C+
Packages · v0.0.15

cuda

Typed bindings to the CUDA Runtime and cuBLAS for NVIDIA GPU compute. This is plain C FFI over the vendor SDK: C+ stays a consumer of CUDA, with no kernel language and nothing to reimplement. For the wider GPU/numerics picture and the backend matrix, see GPU & numerics.

Two sub-modules:

  • cuda/runtime — device management and memory.

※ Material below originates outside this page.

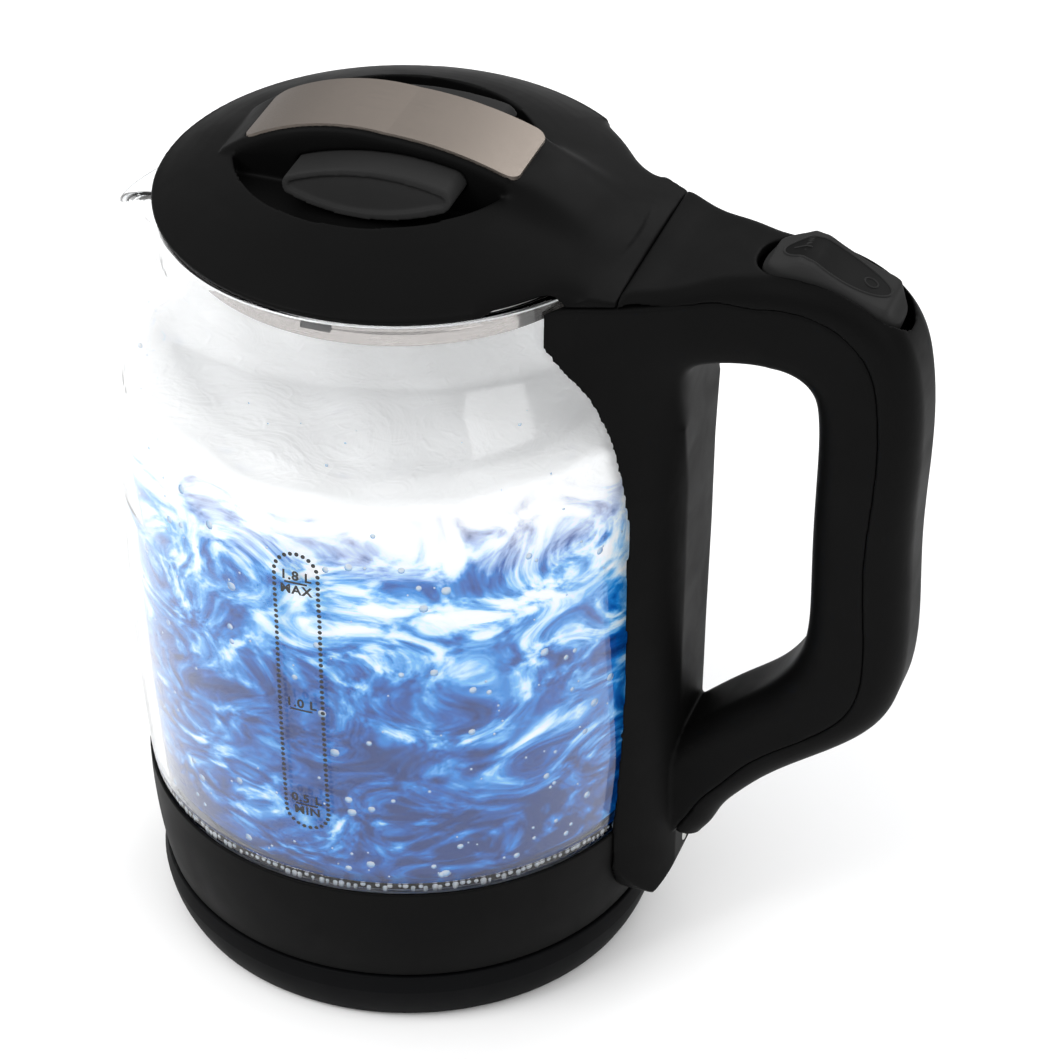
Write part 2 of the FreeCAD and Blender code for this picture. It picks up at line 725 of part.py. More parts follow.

A DeviceBuffer owns device memory and frees it on Drop (cudaFree), so device allocations follow the same ownership rules as host memory.
  • cuda/cublas — a cuBLAS Handle (created once, freed on Drop via cublasDestroy) exposing the dense Level-3 / Level-2 routines sgemm and sgemv, column-major, matching the cuBLAS ABI exactly.
import "cuda/runtime" as cuda;
import "cuda/cublas" as cublas;

guard let cublas::Handle::new() as h else { return 1; }   // Drop = cublasDestroy

// Inputs live in DeviceBuffers; each frees its device memory on scope exit.
let dA: cuda::DeviceBuffer = cuda::DeviceBuffer::from_host(a_host);
let dB: cuda::DeviceBuffer = cuda::DeviceBuffer::from_host(b_host);
let dC: cuda::DeviceBuffer = cuda::DeviceBuffer::zeros(m * n);

// Column-major C = alpha*A*B + beta*C.
h.sgemm(m, n, k, 1.0f32, dA, dB, 0.0f32, dC);

dC.copy_to_host(c_host);

Because cuBLAS is column-major, lay out matrices column-major (or pass the transpose flags) exactly as you would from C. The Handle and every DeviceBuffer release their resources deterministically at scope exit; there is no explicit teardown to forget.

Linking

The CUDA libraries usually live in lib64, outside the linker's default search path. List the directory in your manifest so it resolves at both link and run time without LD_LIBRARY_PATH:

[link]
search-paths = ["/usr/local/cuda/lib64"]

For the CPU fallback and a result-checking reference, see cblas and accelerate.